Druce was being overly harsh on himself, and he needn’t have worried about his commanding officer’s reaction. Franks – tall, lean, athletic and the archetypal unflappable commander – would prove clear-headed and decisive, and he instantly comprehended the situation. It was the measure of the man.

‘He quickly appreciated we had been given a bum steer right from the start,’ Druce remarked. ‘He was imaginative, quick to understand and ready to do anything. He understood the picture and was always cool; always ready to listen.’

The arrival of Colonel Franks massively boosted morale, and galvanized all of the men ahead of the coming action. But for now, things were about to go seriously awry at the Veney DZ.

As the resupply containers started to thud and thump into the grassy terrain, one promptly exploded. Carrying a load of PE, fuses and detonators, it proceeded to cook-off, spontaneously combusting in a massive fireworks display. On the opposite side of the DZ, one of the panniers collided with some trees and it too burst into flames.

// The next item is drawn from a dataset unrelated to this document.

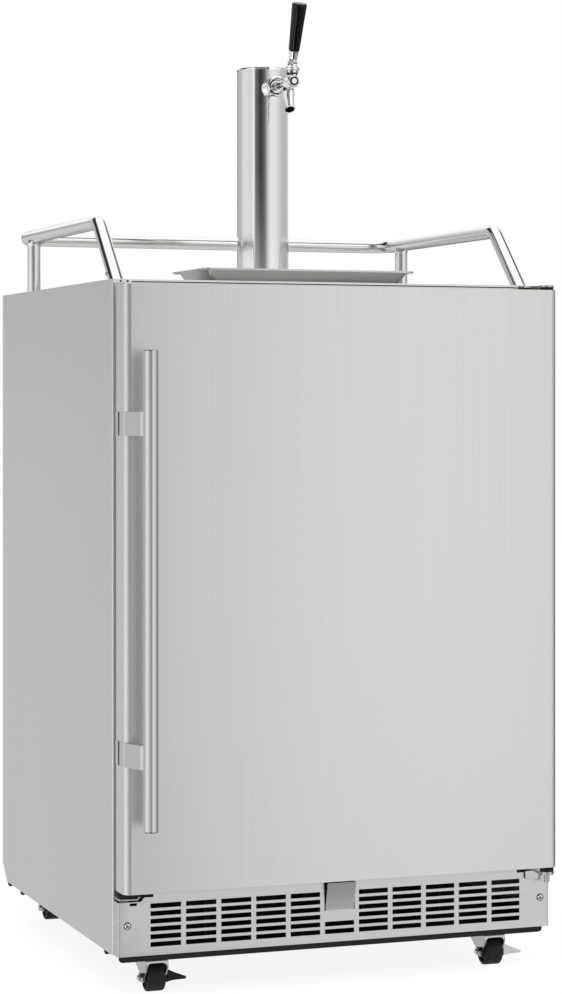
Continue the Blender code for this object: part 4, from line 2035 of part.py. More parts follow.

If the Germans weren’t aware of the drop before, they most certainly would be now. Worse still, amidst all the confusion caused by the explosions, Fouch – the ‘mushroomer’ and suspected German spy – grabbed a Sten gun and made a run for it. Fouch’s Russian guards yelled out a warning in German – the only language they spoke apart from their native Russian.

At the cries of, ‘
Achtung! Achtung!
’ the Maquis feared the enemy had discovered the DZ, and they opened fire. In the ensuing melee one of their men was injured. As Fouch tried to make good his escape, bolting for the open ground, Druce knew for sure that he couldn’t be allowed to make it to the German lines.

‘One couldn’t allow him to escape,’ Druce remarked. ‘By that time not only was he the suspect traitor, but he also knew exactly what had gone on with this landing. Clearly he had to be removed . . . I have no qualms about having shot him.’

Druce had charged after Fouch and gunned him down. That done, he’d just about managed to calm things and restore order at the DZ, when a horrifying series of screams rent the darkness. It turned out that one of the Maquis – who, like Druce’s men, were starving hungry – had mistaken a lump of plastic explosives wrapped in greaseproof paper for some type of cheese. He’d torn off a ravenous mouthful and swallowed it, before realizing his mistake.

Wartime PE contained arsenic. The maquisard was in a terrible state. He’d consumed a lethal dose, and in his death throes he was writhing and twisting with agony.

‘It was terminal for him,’ Druce recounted, ‘and he was screaming like nothing on earth. It was really very uncomfortable . . .’

That maquisard was the second man that Druce had to shoot dead that evening. The first he had gunned down as a suspected traitor; the second was a mercy killing.

With dawn fast approaching, it was of utmost urgency that they vacate the DZ and find somewhere safe to establish a new base. The last of the parachutes were got rid of and Druce began to muster his greatly enlarged force in preparation for moving out. With the new contingent of SAS, there were some thirty-five Special Forces fighters on the ground now. This was a force to be reckoned with.

The food, ammunition, explosives, warm clothing and sleeping bags would transform the lives of those who had been on the ground for approaching three weeks. But, almost of more importance, Colonel Franks had brought several new Jed Sets with him, which meant that direct and reliable radio communications could once again be established with London.

Captain Hislop’s Phantoms had been reinforced by a three-man unit, commanded by Lieutenant Peter Johnsen, who had already seen action in occupied France. In the immediate aftermath of D-Day, Johnsen had parachuted into Normandy to call in Typhoon ground attack aircraft, so as to hit German trucks and trains. He’d ended up rescuing one hundred Allied POWs, for which he had won a Mention in Dispatches.